Qualifying times where almost spot on the index. Chase Van Sant took the number one qualifying spot on the Trick Tools bike with a 4.61 over Broderick Jackson with a 4.62.
The eliminations were filled with very tight racing. Van Sant was up first, but he lost the round due to a slow reaction time. “I cut a terrible light and was left to play catch up and didn’t catch him in time,” said Chase after getting eliminated. Jackson took the event win over Les Stimac.
Super Eliminator is a class filled with many different types of motorcycles, whether it is two strokes or touring bikes. “This class is about setting records rather than winning rounds,” said Kevin Hutchinson.
Rick Steinard took the number one qualifying spot on his Kawasaki Concourse, and the event was won by Jim Chongris on his Kawasaki two-stroke machine.
Wiseco Street Fighter
With only three bikes in this class, the competition was slim. Tyler Fisher came out with the win on his blue and orange Busa.
Star Power Top Gas
With fifteen motorcycles in this class, all running an 8.20 index, the racing sure didn’t disappoint. But only one person can win and that man was Norwalk legend Craig Adams.
MTC Super Comp
Matt Smith took the first win of the season in the MTC Super Comp class.
Liska Racing Street ET
All motorcycles in this class must be road legal. Any type of ET racing is always good with riders trying to get their machines to the exact dial-in.

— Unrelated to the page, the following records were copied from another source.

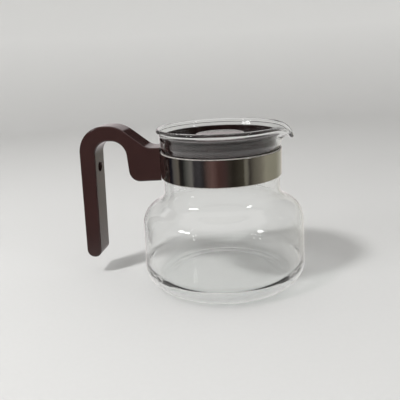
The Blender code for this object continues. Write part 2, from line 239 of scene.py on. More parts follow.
def arc(center, radius, start, end):
    """Points of an arc from one angle to another, both ends included."""
    longest = 2 * math.acos(1 - min(ARC_ERROR / radius, COARSEST_ARC))
    steps = max(3, math.ceil(abs(end - start) / longest))
    angles = [start + (end - start) * i / steps for i in range(steps + 1)]
    return [(center[0] + radius * math.cos(a), center[1] + radius * math.sin(a)) for a in angles]


def rounded(corners, closed=True):
    """An outline through (x, y, rounding) corners, with an arc of that radius at each rounded one."""
    points = []
    for i, (x, y, radius) in enumerate(corners):
        at_end = not closed and i in (0, len(corners) - 1)
        if radius == 0 or at_end:
            points.append((x, y))
            continue
        before = corners[i - 1]
        after = corners[(i + 1) % len(corners)]
        back = math.atan2(before[1] - y, before[0] - x)
        ahead = math.atan2(after[1] - y, after[0] - x)
        half = math.remainder(ahead - back, 2 * math.pi) / 2
        reach = radius / math.sin(abs(half))
        middle = back + half
        center = (x + reach * math.cos(middle), y + reach * math.sin(middle))
        turn = math.copysign(math.pi / 2 - abs(half), -half)
        points += arc(center, radius, middle + math.pi - turn, middle + math.pi + turn)
    return points


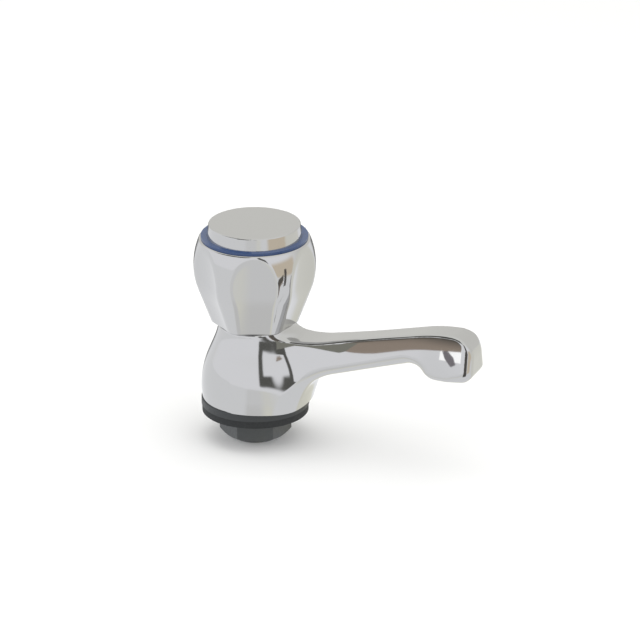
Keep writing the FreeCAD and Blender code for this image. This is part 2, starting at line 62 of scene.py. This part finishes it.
# Turns heights over the sloping top into about distances from it.
TOP_LEAN = 0.98
# The arm's underside runs from throat to root, then round an arc: its radius and middle.
THROAT_X, THROAT_Z = 76.8, 35.45
THROAT_ROUND = 3.0
ROOT_X, ROOT_Z = 18.0, 18.4
SWEEP = 30.0
SWEEP_X, SWEEP_Z = 48.0, -4.14
NOZZLE_BACK = 82.8
# Half width of the spout at FLARE_HEIGHT, and what it gains for each millimetre below that.
HALF_X = [6, 16, 27, 40, 58, 76, 92, 112]
HALF_WIDE = [11.0, 9.4, 7.9, 7.3, 7.6, 8.5, 9.4, 9.9]
HALF_END_SLOPES = (-0.17, 0.02)
HALF_FLARE = [0.20, 0.20, 0.22, 0.28, 0.28, 0.22, 0.21, 0.21]
FLARE_HEIGHT = 36.0
EDGE_ROUND = 1.2
NOSE_TOP_ROUND = 10.0
NOSE_CORNER_ROUND = 5.0
ARM_LOW_ROUND = 5.0
NOSE_FOOT_ROUND = 2.5
TIP_MORE_ROUND = 3.0
ARM_TO_NOZZLE = (78, 88)
NOZZLE_TO_TIP = (92, 101)
BLEND_HIGH, BLEND_LOW = 7.0, 12.0
BLEND_HEIGHTS = (32, 12)

# Net over the casting's surface.
CELL = 0.45
NET_CORNERS = (-25, -25, 2), (108, 25, 54)
SETTLINGS = 8
SLOPE_STEP = 0.02
LEAST_SLOPE = 0.05

# Knob, in millimetres; a rise is a height above its foot.
KNOB_FOOT = 41.0
KNOB_HEIGHT = 39.2
MOUTH_EDGE = 18.6
BELLY_RADIUS = 26.5
BELLY_RISE = 27.0
BARREL = 31.7
FLUTES = 6
FLUTE_TURN = -68.0
FLUTE_AXIS = 70.0
FLUTE_LINE = [(0.0, 16.5), (17.6, 22.7), (38.0, 24.7)]
FLUTE_SOFTNESS = 5.0
AVERAGED_PLACES, LEAST_WEIGHT = 9, 0.02
RIDGE_SOFTNESS = 0.9
LIP_WIDTH = 2.4
LIP_ROUND, LIP_START = 0.6, 0.1
WALL_FOOT, WALL_HEAD = 0.8, 0.7
SKIRT_INSIDE, SKIRT_DEPTH = 15.0, 6.0
TOP_INSIDE, TOP_DEPTH = 19.0, 6.0
AROUND = 720
FLAT_RINGS, LIP_RINGS, WALL_RINGS = 4, 6, 190

# Materials by slot: name, colour, metallic, least and most roughness, scale of the noise,
# strength and depth of the bump.
FINISHES = {
    "chrome": ("chrome_plate", (0.55, 0.55, 0.55), 1.0, 0.05, 0.08, 60, 0.02, 0.00002),
    "black_plastic": ("black_plastic", (0.030, 0.033, 0.035), 0.0, 0.38, 0.55, 900, 0.15, 0.00004),
    "nut_plastic": ("nut_plastic", (0.055, 0.060, 0.061), 0.0, 0.42, 0.60, 900, 0.15, 0.00004),
    "black_rubber": ("black_rubber", (0.018, 0.020, 0.021), 0.0, 0.65, 0.85, 1200, 0.25, 0.00005),
    "steel": ("steel", (0.56, 0.56, 0.56), 1.0, 0.25, 0.38, 700, 0.1, 0.00003),
    "brass": ("brass", (0.72, 0.52, 0.24), 1.0, 0.20, 0.34, 500, 0.1, 0.00003),
    "fibre": ("red_fibre", (0.40, 0.10, 0.08), 0.0, 0.6, 0.8, 900, 0.3, 0.00005),
    "white_plastic": ("white_plastic", (0.78, 0.78, 0.75), 0.0, 0.35, 0.5, 600, 0.08, 0.00003),
    "blue_plastic": ("blue_plastic", (0.028, 0.062, 0.165), 0.0, 0.18, 0.28, 300, 0.04, 0.00002),
}
NOISE_DETAIL = 4.0
NOISE_LOW, NOISE_HIGH = 0.3, 0.7

# Stage. Bearings run from -Y towards +X, and heights from the horizon, both in degrees.
FLOOR_SIZE = 6.0
FLOOR_MATT, FLOOR_LIFT = (0.75, 0.75, 0.75), 0.12
FLOOR_GLOW = (0.99, 1.0, 1.02)
# Dark flag on the floor behind the tap, which widens away from it; distances in metres.
FLAG_GLOW = (0.14, 0.14, 0.14)
FLAG_AHEAD, FLAG_ASIDE = (-0.375, 0.927), (0.927, 0.375)
FLAG_SLANT, FLAG_START = (0.35, 0.75), (0.05, 0.12)
NEAR_ZERO = 0.001
# Wedges of the floor: lowest and highest bearing, strength near and far, distances in metres
# between which it changes, colour.
FLOOR_WEDGES = [(2, 36, 1.0, 0.5, 0.05, 0.12, (0.84, 0.84, 0.835)),
                (27, 37, 1.0, 0.5, 0.05, 0.12, (1.02, 1.014, 0.90)),
                (54, 102, 0.0, 1.0, 0.30, 0.50, (0.83, 0.73, 0.59)),
                (100, 150, 1.0, 0.7, 0.05, 0.12, (0.91, 0.90, 0.80))]
WEDGE_SOFTNESS = 5
SKY_LOW = (1.08, 1.085, 1.12)
SKY_HIGH = (0.97, 0.97, 0.94)
SKY_BACK = (0.856, 0.85, 0.815)
SKY_HEIGHTS, BACK_DEPTHS, BACK_HEIGHTS = (15, 55), (-0.1, 0.6), (28, 50)
# Patches of the sky: lowest and highest bearing, lowest and highest height, softness, colour.
SKY_PATCHES = [(27, 42, 4, 15, 1.5, (0.14, 0.14, 0.13)), (26, 33, 4, 34, 1.5, (0.14, 0.14, 0.13)),
               (54, 102, -30, 9, 4, (0.83, 0.73, 0.59)), (-75, 14, 32, 68, 3, (0.10, 0.10, 0.09))]
# Cards: name, corners in millimetres, colour; the first changes to a second colour upwards.
CARDS = [
    ("brown_card", [(33, -32, 40), (47, -32, 40.5), (90, -32, 44.5), (90, -32, 60), (33, -32, 60)],
     (0.43, 0.355, 0.295), (0.15, 0.137, 0.12), (44, 50)),
    ("green_card", [(20, -18, 36), (38.5, -18, 36.9), (41, -18, 38), (46, -18, 43), (20, -18, 41)],
     (0.30, 0.30, 0.26)),
    ("white_card", [(78, -32, 39.5), (91, -32, 39.5), (91, -32, 44.4), (78, -32, 43.4)],
     (1.7, 1.7, 1.7)),
    ("spot_card", [(79, -31.9, 43.4), (82, -31.9, 43.8), (85.4, -31.9, 41.5), (87.1, -31.9, 38.5),
                   (84.8, -31.9, 37.2), (81, -31.9, 40.2)], (0.28, 0.26, 0.28)),
    ("edge_card", [(108, -33, 20), (119, -26, 20), (119, -26, 70), (108, -33, 70)],
     (0.125, 0.117, 0.11)),
]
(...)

The winner was Ken Koby on his Chopper. Ken ran his 12.80 dial-in consistently all weekend, witch is exactly what it takes to win.
MPS Pro ET
MPS Pro ET bikes run their dial in’s absolutely perfectly. This class might just be the most diverse class in Man Cup, with many riders from street ET races in this class as well. Alexis Baker took the win on her Kawasaki dragbike.
Vance & Hines Race Shop V-Twin
Rick McWaters took the win in the V-Twin class. Running a 12.0 dial-in, Rick ran consistent 11.99’s all weekend, leading him to the win. Rick also took the win in Street ET on Saturday.